I would rather send all my things to worthy causes than keep them here.  Yes, I do miss the jacket.  A part of me always will.  It is time to let go of many of my possessions.  My books, I keep, but the jeans can go and so can most of my clothes.

I don’t work outside the home anymore and I am hoping that when I go back to meeting people and involving myself in a career, it is in my own terms and I can wear whatever I want.  It is time.

What are you doing with your old clothes?  It is time to let them go and give them new life.  Let me know about your old clothes in the comments below.

Day 30: Don’t Remind Me

I am going to come out and say it:  I hate TV.  They complain about people and companies making money out of tragedies when they have spent the last 14 years milking the single, biggest massacre of people ever perpetrated on American soil.  And I for one have a simple message for all TV stations:  don’t remind me.

Let me tell you what I remember about that day.  It was a beautiful day in New York.  It was the contrast of what a beautiful day it was against the backdrop of the devastation that always stuck in my head.  It was a perfect blue sky over the city of New York.  And then it was covered in smoke.

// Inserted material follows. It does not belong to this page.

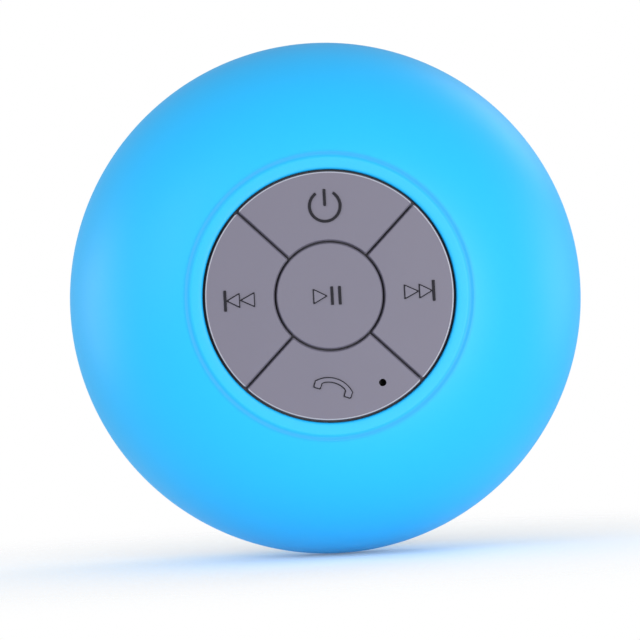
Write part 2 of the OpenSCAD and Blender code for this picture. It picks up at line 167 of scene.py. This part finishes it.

I was fortunate enough not to know anyone that worked in the Twin Towers.  I did have a lot of family and friends in New York and it took me until 11 PM to make sure that they were all safe.  As the years have passed, I have met many who had family and friends who passed away that day.  Their stories are all different, and they all have one thing in common.  The day is emblazoned in their heads.  They don’t need a TV show to remind them.  They lived it, we all did.

A month before this happened, I had started doing my power hour.  I would get up, thank God for another day.  Make a mental list of things I was grateful for as I got dressed and jumped on my stationary bike for 20 minutes.  I would then have a fabulous breakfast and plan to have a fabulous day.  I never had a power hour after that day.  It seemed like the world was coming to an end so why bother.

That was 15 years ago.  It is amazing to think that there are kids in school learning about this from a book who have no connection to the event whatsoever.  To those kids, you might argue, the shows would give them some perspective.  This generation of kids is not interested on watching TV.  If they want to see what happened, they google the date and find all kinds of media articles, videos and information.  They don’t need you to remind them.

I wish the TV stations would stop and I am going to tell you why.  Every time they show somebody who was somehow related to this event, the terrorist feel like they won.  Even if people are doing well, in their twisted little heads, their thought is that you might be fine but you still remember.  Now mind you, I don’t want to forget.  I just don’t want them to get any more happiness out of our misery.  I also don’t want TV stations to make money out of this tragedy.  Maybe I would feel better if they donated their profits for those hours to a college scholarship for the children of the people who died that day.  I don’t know.

I did not let that day determine my life, or maybe I did.  I did decide that day that nothing and nobody can make me so afraid that I don’t do exactly what I want to do with my life.

Two weeks after 9/11, I had a convention in Arizona.  I got on the plane, scared for my life.  I made it there and most of the people were with their entire families.  They were scared to leave them behind.  I went to the spot where my brother’s ashes were distributed long before.  I cried.  I cried for my brother and for any other person that died way before their time.  I said to myself I needed to live life to the fullest.  And then I did not.

Now my father is gone, my life is taking care of my mother and I don’t know if in 30 years I will remember anything.  I do know that what we owe all those innocent victims and any other person that has died before, during and since, is the ability to live life to the fullest.  I am working on it.  Are you?